In de inleiding tot zijn Algemene volkenkunde betoogt Kunz Dittmer dat de mens voorwerp is van een natuurwetenschappelijke en tevens van een geesteswetenschappelijke beschouwingswijze, zodat de volkenkunde in het snijpunt staat van geestes- en natuurwetenschappen. Of zijn gevolgtrekking dat de volkenkunde zich daarmee aanbiedt ‘als een geschikte geestelijke klem om de natuur- en geesteswetenschappen, die in steeds talrijker geïsoleerde speciale gebieden uiteenvallen, tot een nieuwe universele totaliteit samen te bundelen’ stand kan houden vermag ik niet te beoordelen; zeker is echter dat dit uitgangspunt de schrijver gelegenheid geeft zijn objekt op buitengewoon veelzijdige wijze te benaderen. Hij deelt zijn stof als volgt in: Geschiedenis, taak, en methodiek van de volkenkunde; Vormende krachten van het etnische leven (milieu, ras, taal, maatschappelijk leven, cultuur); Vormen van cultuur (economie, maatschappelijk leven, geloofswereld, kunst, wetenschap); Ontwikkeling van de cultuur (verzamelaars, jagers, planters- en veetelersculturen).

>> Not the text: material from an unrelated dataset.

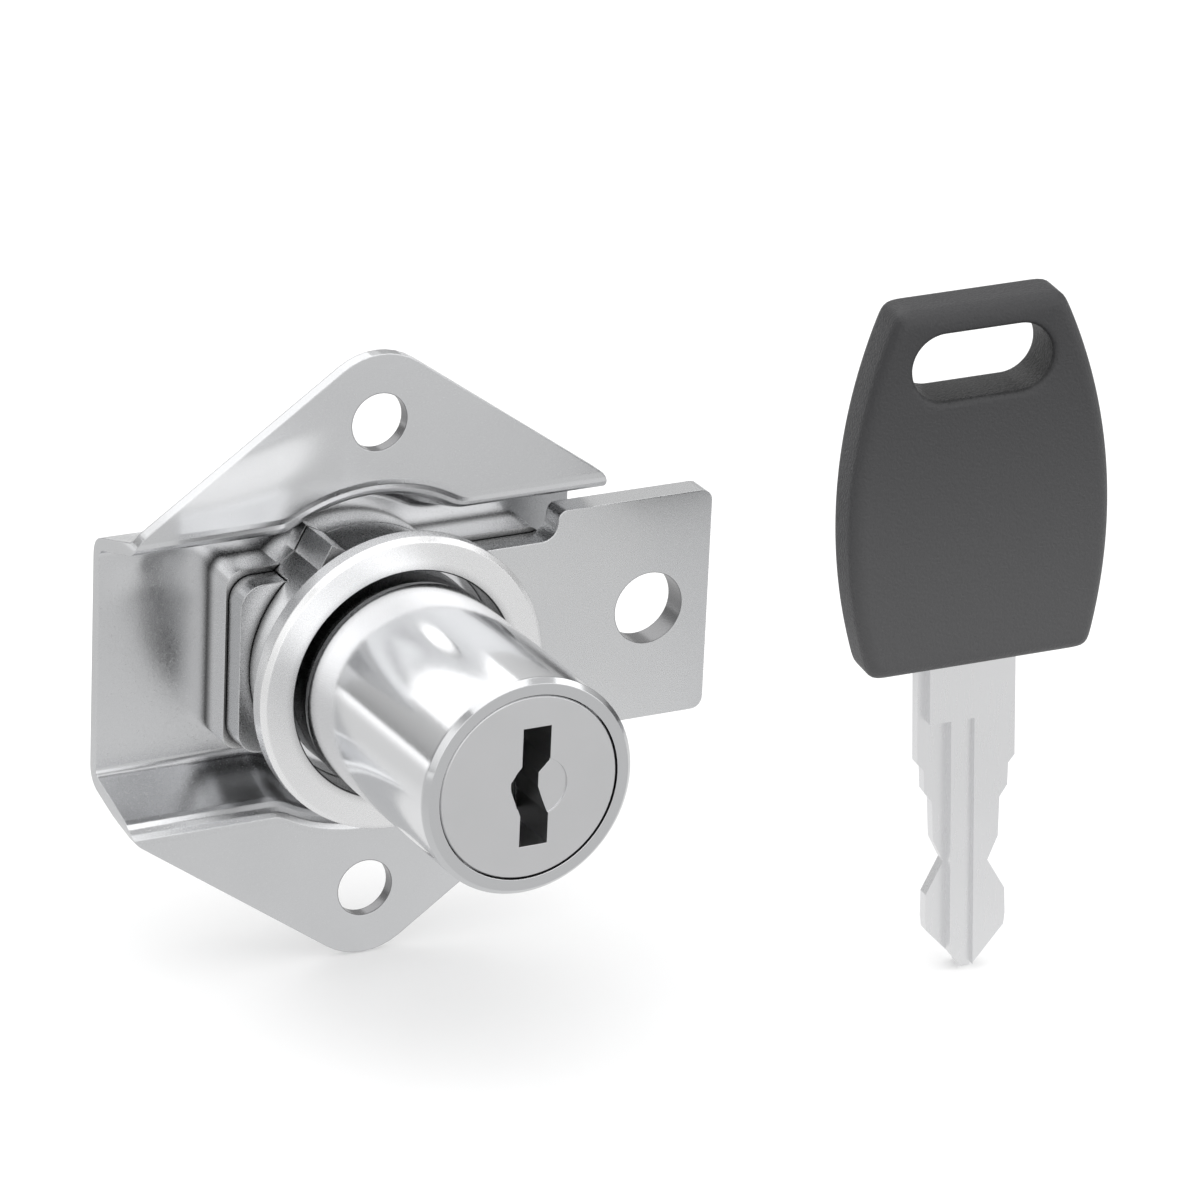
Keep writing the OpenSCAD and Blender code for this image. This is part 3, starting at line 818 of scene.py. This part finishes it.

Dittmers snelle, soms wat ongeduldige schrijftrant, stelt hem in staat zijn veelomvattende kennis kernachtig op de lezer over te dragen. Zijn visie is modern en vertoont veel overeenkomst met de inzichten die dr. Pott naar voren bracht in zijn onlangs verschenen Naar wijder horizon, waarin ook wordt gewezen op de betrekkelijkheid van de Westeuropese maatstaven als het gaat om het doordringen in vreemde culturen. ‘Het bestaan van een eigen Europees etnologisch complex bleef echter eeuwenlang onontdekt. Veeleer tekenden zich in de reisbeschrijvingen en natuurlijk nog veel sterker in de theoretische verwerking van het etnografische materiaal de eigen denkwijze van de onderzoeker en zijn afhankelijkheid van de contemporaine geestesstromingen zeer naïef af’, schrijft Dittmer.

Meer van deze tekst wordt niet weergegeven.